Como bien dices hay que dejar paso a la incertidumbre porque es parte de la vida y siempre, siempre existió antes de que la tecnología lo cambiara todo.
La verdad es que lo que cuentas me parece un reflejo muy claro de lo que está ocurriendo en muchos pueblos y ciudades, grandes y pequeños. Nos venden la idea de que la seguridad está en peligro y que las cámaras son la solución, cuando la realidad es que muchas veces el miedo al «aumento de la delincuencia» no siempre se corresponde con los hechos. Y, aunque sea cierto que los tiempos cambian, es peligroso que en nombre de esa seguridad estemos sacrificando libertades fundamentales.

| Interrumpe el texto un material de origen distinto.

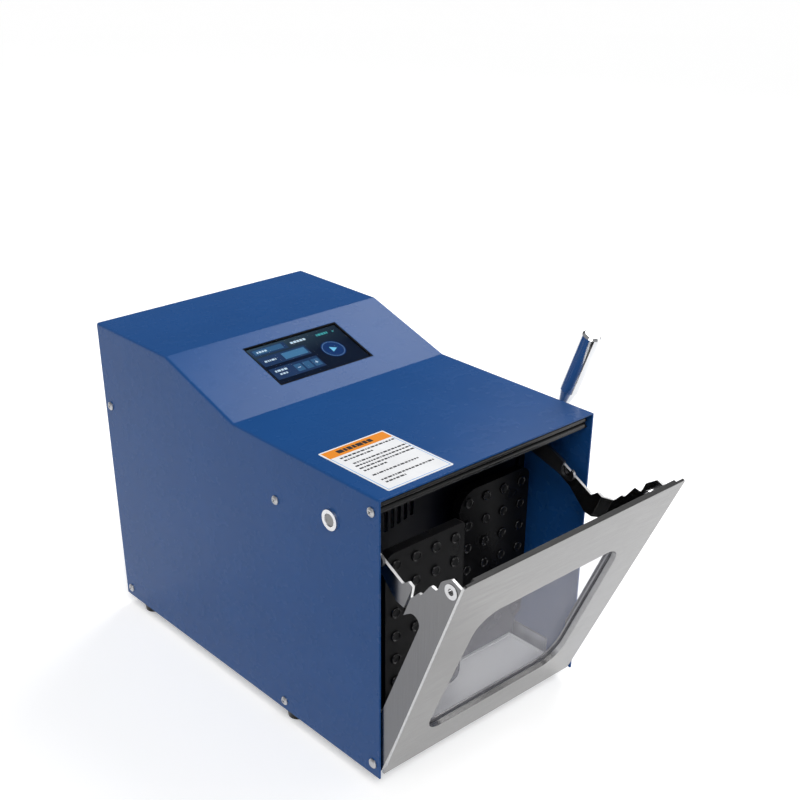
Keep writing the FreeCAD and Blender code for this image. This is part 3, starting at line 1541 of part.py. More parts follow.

Estoy de acuerdo contigo, tanto la seguridad como la libertad son derechos universales y no deberíamos permitir que uno anule al otro. Como dices, vivir con un cierto grado de incertidumbre es parte de la vida, y antes de que la tecnología llegara a dominarlo todo, la gente convivía con ese riesgo sin que se sintiera el constante ojo vigilante sobre ellos.
Es complicado, pero creo que debemos defender el equilibrio entre ambos valores. No podemos permitir que el miedo nos robe la libertad, ni que la tecnología lo controle todo en nombre de la seguridad.